JOHNSTOWN - The 2014-15 state budget could boost base aid to Fulton-Montgomery Community College by about $125,000.
However, David Morrow - the college's vice president for administration and finance - said that estimate is based on the college's enrollment staying at the current figure of about 2,130 full-time equivalent students.
"Anytime you get an increase it's beneficial, but it's still not as much as it was several years ago," Morrow said.
FM President Dustin Swanger said the increase of will help, but the state still isn't funding community college's to the level they should and previously promised.
"The state should be funding us at 33 to 40 percent of our budget and they're funding us at about 24 percent of our budget, so they are way behind where they should be," Swanger said.
He said the original funding formula for community colleges was split into thirds with each portion of the budget coming from the counties, state and students.
However, Swanger said, when they were changed to equal opportunity, or open enrollment, colleges by the state , officials promised to provide 40 percent of the budget. But Swanger said that funding was only provided for a short time.
Morrow said the college's current base aid per FTE is $2,422 and this increase will bring that total up to $2,497 for the 2014-15 fiscal year.
"It helps, but $125,000 is not a huge pot of money to increase the college budget, and we certainly wanted to see more than that from the state level," Swanger said. "It is about half of what we thought we would receive. We were really hoping for about $250,000 to $300,000."
Swanger also said the expected change to the "charge-back" system - which was projected to cost the college about $200,000 - has been delayed by two years, which will allow the college to budget for the cost.
"They postponed the implementation of that for two years," Swanger said. "That helps us a bit and some of it is kicking the can down the road and we know that, but it does help in next year's budget."
Under state education law, counties pay a "charge-back" fee when one of their residents attends a community college outside of their home county.
Swanger said the total amount a college can charge the counties varies from one institution to the next because it's based on a formula that takes the sponsoring counties contribution and the number of students within those counties attending the college to determine the rate.
The charge-back rate changes each year and is based on the formula decided by the State University of New York Board of Trustees.
Swanger said in future budgets the state needs to meet its commitment to funding higher education.
"The state really needs to step up and give us a third of our budget," Swanger said.
Gov. Andrew Cuomo caused some controversy in February when he announced a statewide initiative to give prison inmates an opportunity to earn a college degree by having the state fund college classes.
The plan didn't make the budget, and Swanger said such things shouldn't be funded until the state increases funding for all students.

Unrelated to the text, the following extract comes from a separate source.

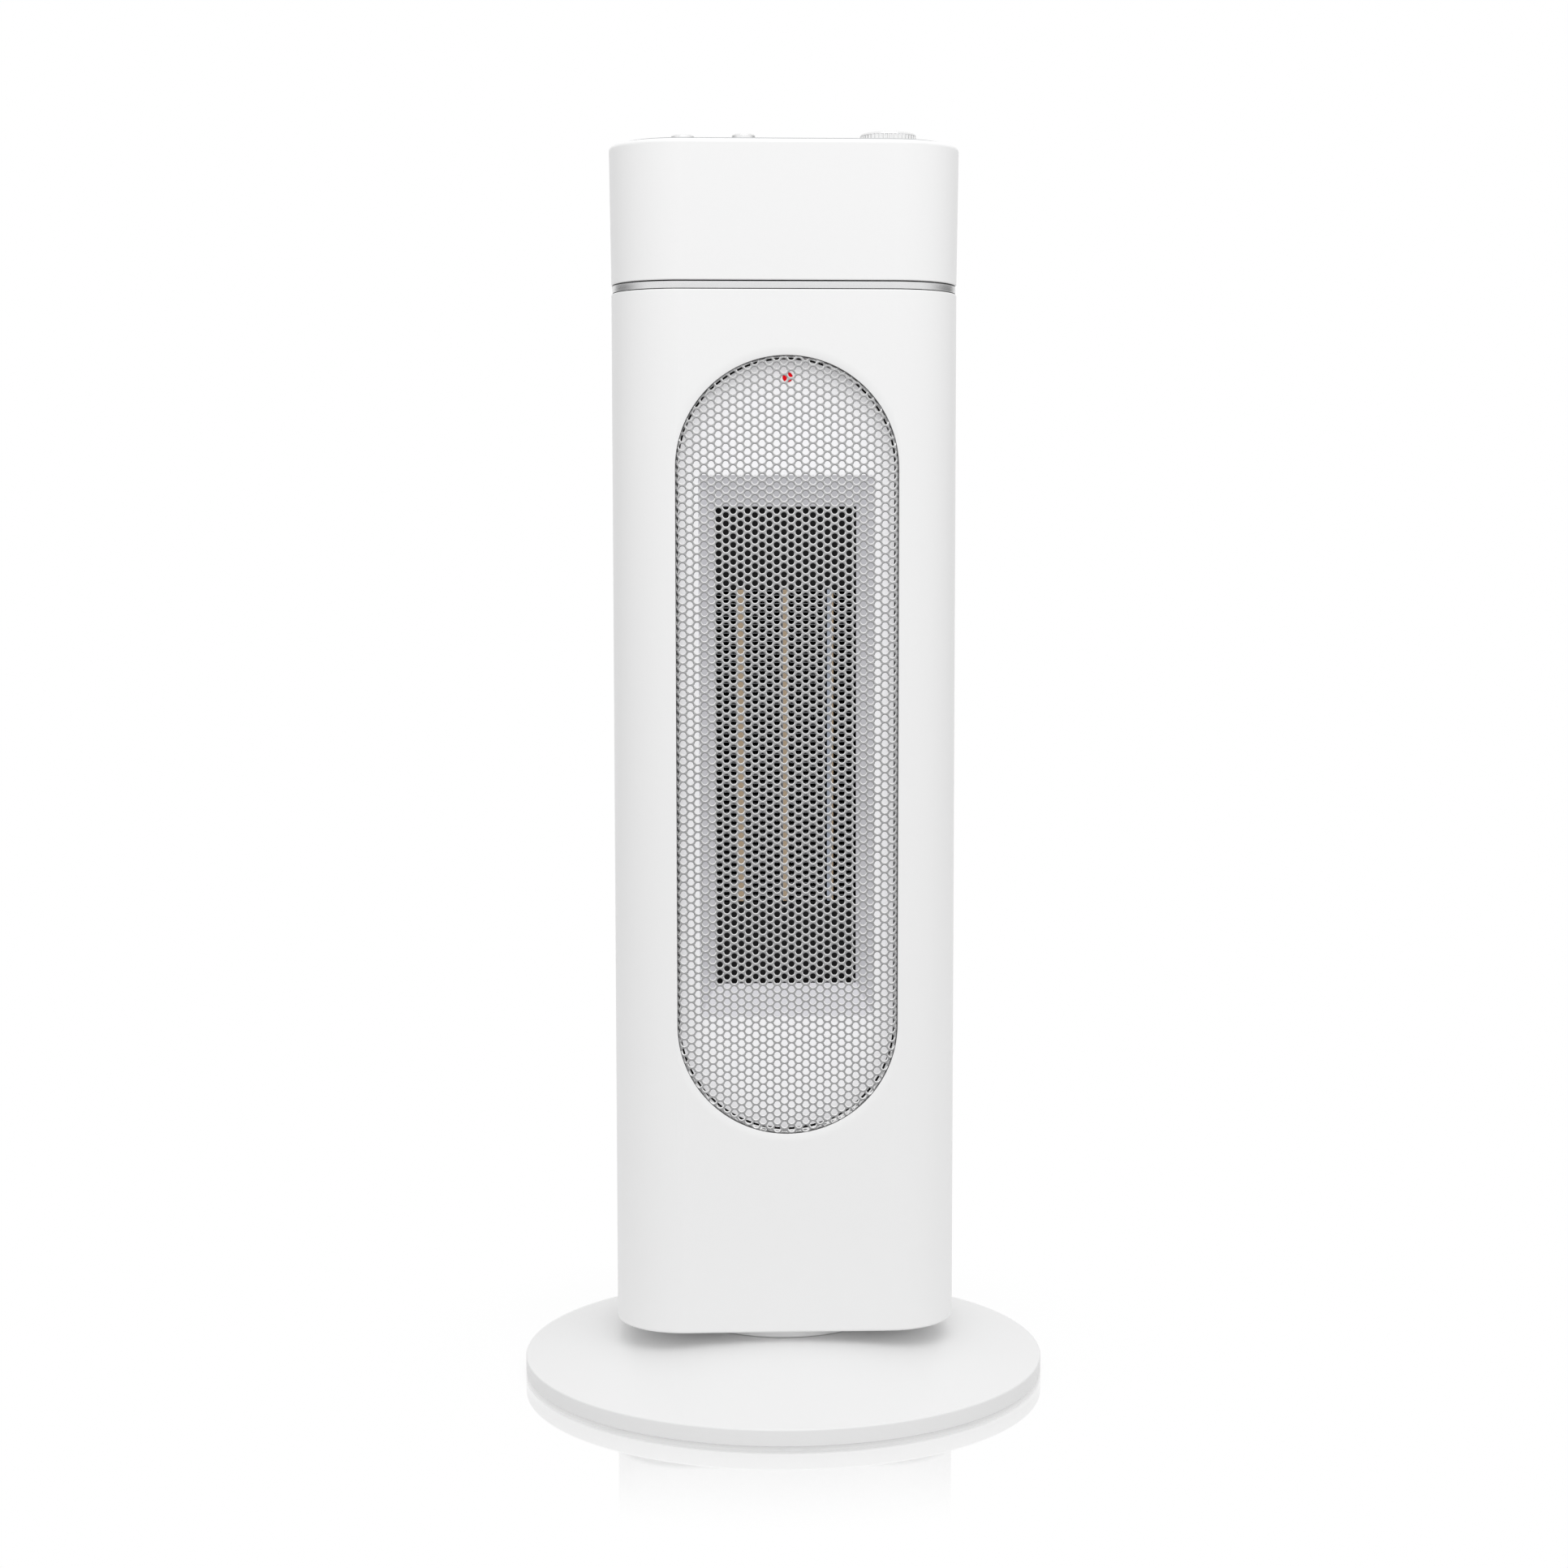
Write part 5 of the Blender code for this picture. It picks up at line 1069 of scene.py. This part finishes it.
makeBezel()
makeLamp()
makeBars()
for number in (1, 2, 3, 4):
    makeFinPack(number)
print("outlet and heating element made")


# Floor, light and camera

ground = dict(size=12, drop=0.0002, near=(0.126, 0.235), matt=0.97, bounce=0.69, shadow=0.16, gloss=0.04,
              ior=1.5, steep=3.3, clear=(0.128, 0.1325), mirror=(0.28, 0.5))


def makeFloor():
    deselectAll()
    bpy.ops.mesh.primitive_grid_add(x_subdivisions=8, y_subdivisions=8, size=ground["size"],
                                    location=(0, 0, -ground["drop"]))
    floor = bpy.context.object
    floor.name = "studioFloor"
    look = bpy.data.materials.new("studioFloorPaint")
    look.use_nodes = True
    tree = look.node_tree
    tree.nodes.remove(tree.nodes["Principled BSDF"])

    def plain(kind, level, *more):
        return addNode(tree, kind, [("Color", (level, level, level, 1)), *more]).outputs[0]

    place = addNode(tree, "TexCoord").outputs["Object"]
    away = addNode(tree, "VectorMath", [(0, place)], operation="LENGTH").outputs["Value"]
    near = remap(tree, away, *ground["near"], 1.0, 0.0, "SMOOTHSTEP")
    white = plain("Emission", 1, ("Strength", 1.0))
    matt, bounce = plain("BsdfDiffuse", ground["matt"]), plain("BsdfDiffuse", ground["bounce"])
    gloss = plain("BsdfAnisotropic", 1, ("Roughness", ground["gloss"]))
    # Seen from high up, and close to the base, the floor mirrors less
    facing = addNode(tree, "Fresnel", [("IOR", ground["ior"])]).outputs[0]
    clear = remap(tree, away, *ground["clear"], *ground["mirror"])
    mirror = calc(tree, "MINIMUM", calc(tree, "MULTIPLY", facing, ground["steep"]), clear)
    shaded = blend(tree, calc(tree, "MULTIPLY", near, ground["shadow"]), white, matt)
    shown = blend(tree, calc(tree, "MULTIPLY", near, mirror), shaded, gloss)
    both = blend(tree, seenDirectly(tree), bounce, shown)
    tree.links.new(both, tree.nodes["Material Output"].inputs["Surface"])
    floor.data.materials.append(look)


light = dict(world=0.855, key=6.6, keyPlace=(0.1, -0.85, 1.45), keyAim=(0, 0, 0.3), keySize=1.0,
             sideShade=0.7, before=(-0.6, 0.4), behind=(0.6, 0.95), above=(0.13, 0.24))


def makeLight():
    world = bpy.data.worlds.new("studio")
    bpy.context.scene.world = world
    world.use_nodes = True
    tree = world.node_tree
    backdrop = tree.nodes["Background"].inputs
    # What metal and gloss see is darker half behind each side, as with flags in a studio
    heading = addNode(tree, "TexCoord").outputs["Generated"]
    across = addNode(tree, "SeparateXYZ", [(0, heading)]).outputs
    dark = 1 - light["sideShade"]
    before = remap(tree, across["Y"], *light["before"], 1.0, dark, "SMOOTHSTEP")
    behind = remap(tree, across["Y"], *light["behind"], dark, 1.0, "SMOOTHSTEP")
    above = remap(tree, across["Z"], *light["above"], 0.0, 1.0, "SMOOTHSTEP")
    flags = calc(tree, "MAXIMUM", calc(tree, "MAXIMUM", before, behind), above)
    mirrored = addNode(tree, "LightPath").outputs["Is Glossy Ray"]
    strength = choose(tree, seenDirectly(tree), light["world"], choose(tree, mirrored, 1.0, flags))
    backdrop["Color"].default_value = (1, 1, 1, 1)
    tree.links.new(strength, backdrop["Strength"])
    lamp = bpy.data.lights.new("softbox", "AREA")
    lamp.shape = "SQUARE"
    lamp.size = light["keySize"]
    lamp.energy = light["key"]
    holder = bpy.data.objects.new("softbox", lamp)
    holder.location = light["keyPlace"]
    aim = Vector(light["keyAim"]) - holder.location
    holder.rotation_euler = aim.to_track_quat("-Z", "Y").to_euler()
    bpy.context.collection.objects.link(holder)


shot = dict(place=(-0.05624, -1.33028, 0.41057), towards=(0.042528, 0.995142, -0.088803), roll=-0.054,
            lens=62.518, sensor=36, nearest=0.02)


def makeCamera():
    data = bpy.data.cameras.new("photoCamera")
    data.sensor_width = shot["sensor"]
    data.lens = shot["lens"]
    data.clip_start = shot["nearest"]
    camera = bpy.data.objects.new("photoCamera", data)
    camera.location = shot["place"]
    aim = Vector(shot["towards"]).to_track_quat("-Z", "Y").to_matrix().to_4x4()
    camera.rotation_euler = aim.to_euler()
    camera.rotation_euler.rotate_axis("Z", radians(shot["roll"]))
    bpy.context.collection.objects.link(camera)
    bpy.context.scene.camera = camera


makeFloor()
makeLight()
makeCamera()
bpy.context.scene.view_settings.view_transform = "Standard"
print("studio set")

"There has been a lot of discussion of public funding, particularly with free tuition for inmates," Swanger said. "We know educating inmates cuts down on recidivism and it's not a bad idea. But it is a bad idea when you're not fully funding your obligation to public and community colleges. I certainly would hope before we add another program, that we would take a serious look at providing the funding that should be provided to public community colleges and universities to support those folks that are working hard and trying to make ends meet."
According to a press release from the state Senate, the new state budget also helps parents pursue higher education by restoring $1.2 million for child care on SUNY and CUNY campuses.
Morrow said he believes the funding in the budget will allow the college to maintain the funding it provided the service this year.
Swanger said the amount FMCC receives for its child care facility on campus will be determined by a formula from the state.